Example of Dollar-Cost Averaging in Action
Let’s say you decide to invest \$500 in gold each month. Here’s how dollar-cost averaging might work over a six-month period:
| Month | Gold Price per Ounce | Amount Invested | Ounces Purchased |
| :—- | :——————- | :————— | :————— |
| 1 | \$1,800 | \$500 | 0.278 |
| 2 | \$1,750 | \$500 | 0.286 |
| 3 | \$1,850 | \$500 | 0.270 |
| 4 | \$1,900 | \$500 | 0.263 |
| 5 | \$1,820 | \$500 | 0.275 |
| 6 | \$1,780 | \$500 | 0.281 |
| Total | | \$3,000 | 1.651 |
In this example, you purchased a total of 1.651 ounces of gold at an average price of \$1,817 per ounce (\$3,000 / 1.651). Even though the price of gold fluctuated, your consistent purchases allowed you to accumulate gold at a reasonable average cost.
Potential Downsides of Dollar-Cost Averaging
While dollar-cost averaging offers numerous benefits, it’s important to be aware of its potential drawbacks:
- Opportunity Cost: If gold prices rise consistently, you may end up paying more on average than if you had invested a lump sum at the beginning.
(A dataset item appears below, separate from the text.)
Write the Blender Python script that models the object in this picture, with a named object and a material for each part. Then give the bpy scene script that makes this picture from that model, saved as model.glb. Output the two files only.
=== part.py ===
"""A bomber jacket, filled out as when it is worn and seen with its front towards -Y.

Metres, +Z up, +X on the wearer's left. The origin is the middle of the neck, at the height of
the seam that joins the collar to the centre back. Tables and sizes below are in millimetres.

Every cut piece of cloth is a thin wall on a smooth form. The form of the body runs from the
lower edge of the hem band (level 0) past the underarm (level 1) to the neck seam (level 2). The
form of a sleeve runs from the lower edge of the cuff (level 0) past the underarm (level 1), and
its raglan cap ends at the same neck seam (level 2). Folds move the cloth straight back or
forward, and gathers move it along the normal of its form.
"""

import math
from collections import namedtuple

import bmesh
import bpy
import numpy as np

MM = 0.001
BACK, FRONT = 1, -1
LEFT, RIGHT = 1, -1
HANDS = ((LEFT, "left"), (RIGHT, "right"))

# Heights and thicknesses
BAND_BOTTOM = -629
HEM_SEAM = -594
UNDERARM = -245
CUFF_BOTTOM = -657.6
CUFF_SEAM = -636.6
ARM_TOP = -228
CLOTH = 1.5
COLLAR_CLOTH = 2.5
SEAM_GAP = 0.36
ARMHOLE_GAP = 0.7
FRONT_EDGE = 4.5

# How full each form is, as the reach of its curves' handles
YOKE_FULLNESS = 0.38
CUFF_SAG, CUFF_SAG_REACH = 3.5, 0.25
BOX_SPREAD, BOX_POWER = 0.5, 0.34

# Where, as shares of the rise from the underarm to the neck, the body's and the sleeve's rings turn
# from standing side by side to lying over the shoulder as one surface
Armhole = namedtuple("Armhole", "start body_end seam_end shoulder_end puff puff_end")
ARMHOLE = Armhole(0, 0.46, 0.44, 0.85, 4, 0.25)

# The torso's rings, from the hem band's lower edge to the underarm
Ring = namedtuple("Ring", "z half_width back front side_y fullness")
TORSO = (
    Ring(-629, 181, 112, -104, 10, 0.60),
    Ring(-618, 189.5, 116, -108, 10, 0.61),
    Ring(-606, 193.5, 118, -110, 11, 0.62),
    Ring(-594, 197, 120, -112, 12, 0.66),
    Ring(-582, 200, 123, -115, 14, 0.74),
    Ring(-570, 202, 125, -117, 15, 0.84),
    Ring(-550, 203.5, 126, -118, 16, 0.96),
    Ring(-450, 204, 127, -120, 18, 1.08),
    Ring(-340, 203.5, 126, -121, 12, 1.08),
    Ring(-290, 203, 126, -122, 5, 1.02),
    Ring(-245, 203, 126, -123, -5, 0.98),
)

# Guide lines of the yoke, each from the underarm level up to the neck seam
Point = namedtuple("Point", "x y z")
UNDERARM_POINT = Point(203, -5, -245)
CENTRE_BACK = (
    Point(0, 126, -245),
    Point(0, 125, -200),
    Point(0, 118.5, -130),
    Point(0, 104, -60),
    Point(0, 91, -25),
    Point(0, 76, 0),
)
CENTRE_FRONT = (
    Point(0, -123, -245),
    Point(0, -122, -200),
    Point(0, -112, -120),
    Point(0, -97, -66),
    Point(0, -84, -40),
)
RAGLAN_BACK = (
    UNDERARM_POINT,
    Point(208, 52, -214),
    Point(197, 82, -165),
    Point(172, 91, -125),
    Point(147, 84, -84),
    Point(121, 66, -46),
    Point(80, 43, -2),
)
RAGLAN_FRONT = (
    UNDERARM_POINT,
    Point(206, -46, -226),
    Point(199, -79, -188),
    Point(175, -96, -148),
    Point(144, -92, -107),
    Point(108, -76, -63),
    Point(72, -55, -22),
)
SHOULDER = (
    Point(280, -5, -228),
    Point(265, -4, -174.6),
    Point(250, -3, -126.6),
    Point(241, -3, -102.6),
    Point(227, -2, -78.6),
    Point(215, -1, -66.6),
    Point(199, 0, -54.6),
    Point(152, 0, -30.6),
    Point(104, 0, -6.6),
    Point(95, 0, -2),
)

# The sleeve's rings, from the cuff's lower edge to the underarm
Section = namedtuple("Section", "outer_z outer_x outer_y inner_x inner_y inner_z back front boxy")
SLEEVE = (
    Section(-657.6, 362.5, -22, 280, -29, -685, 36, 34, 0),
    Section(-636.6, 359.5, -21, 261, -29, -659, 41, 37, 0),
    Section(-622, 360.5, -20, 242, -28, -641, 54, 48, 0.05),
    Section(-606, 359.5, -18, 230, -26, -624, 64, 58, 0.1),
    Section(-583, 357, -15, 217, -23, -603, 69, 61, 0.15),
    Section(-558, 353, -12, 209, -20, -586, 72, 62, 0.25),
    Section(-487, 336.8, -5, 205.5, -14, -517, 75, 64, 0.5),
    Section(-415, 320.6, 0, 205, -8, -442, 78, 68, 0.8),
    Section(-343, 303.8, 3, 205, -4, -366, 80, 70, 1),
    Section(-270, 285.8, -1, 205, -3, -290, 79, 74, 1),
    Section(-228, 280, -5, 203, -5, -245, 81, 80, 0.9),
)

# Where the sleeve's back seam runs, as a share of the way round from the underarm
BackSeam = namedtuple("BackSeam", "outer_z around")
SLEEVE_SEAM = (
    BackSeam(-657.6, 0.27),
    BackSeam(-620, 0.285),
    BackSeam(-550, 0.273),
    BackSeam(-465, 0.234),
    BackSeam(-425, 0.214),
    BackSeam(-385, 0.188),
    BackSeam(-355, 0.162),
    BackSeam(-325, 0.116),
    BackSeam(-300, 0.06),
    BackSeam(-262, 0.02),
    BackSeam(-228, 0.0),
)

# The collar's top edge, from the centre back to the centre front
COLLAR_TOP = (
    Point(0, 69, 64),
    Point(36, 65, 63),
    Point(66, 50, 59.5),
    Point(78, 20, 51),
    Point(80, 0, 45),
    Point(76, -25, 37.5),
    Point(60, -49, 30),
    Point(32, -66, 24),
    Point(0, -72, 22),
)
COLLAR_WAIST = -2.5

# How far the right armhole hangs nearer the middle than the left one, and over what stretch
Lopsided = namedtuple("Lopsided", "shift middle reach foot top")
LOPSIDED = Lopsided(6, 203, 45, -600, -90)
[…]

- Slower Gains in Bull Markets: DCA can limit your potential gains in a rapidly rising market.
- Transaction Fees: Frequent purchases can lead to higher transaction fees, especially when buying physical gold.
Is Dollar-Cost Averaging Right for You?
Dollar-cost averaging is a suitable strategy for investors who:
- Are risk-averse and want to mitigate the impact of market volatility.
- Have a long-term investment horizon.
- Prefer a disciplined and hands-off approach to investing.
- Want to invest in gold but are unsure about market timing.
Conclusion
Investing in gold using dollar-cost averaging can be a smart way to add this valuable asset to your portfolio. By consistently investing a fixed amount over time, you can reduce risk, average out price volatility, and build a solid foundation for long-term growth. Remember to carefully consider your investment goals, risk tolerance, and financial situation before implementing any investment strategy.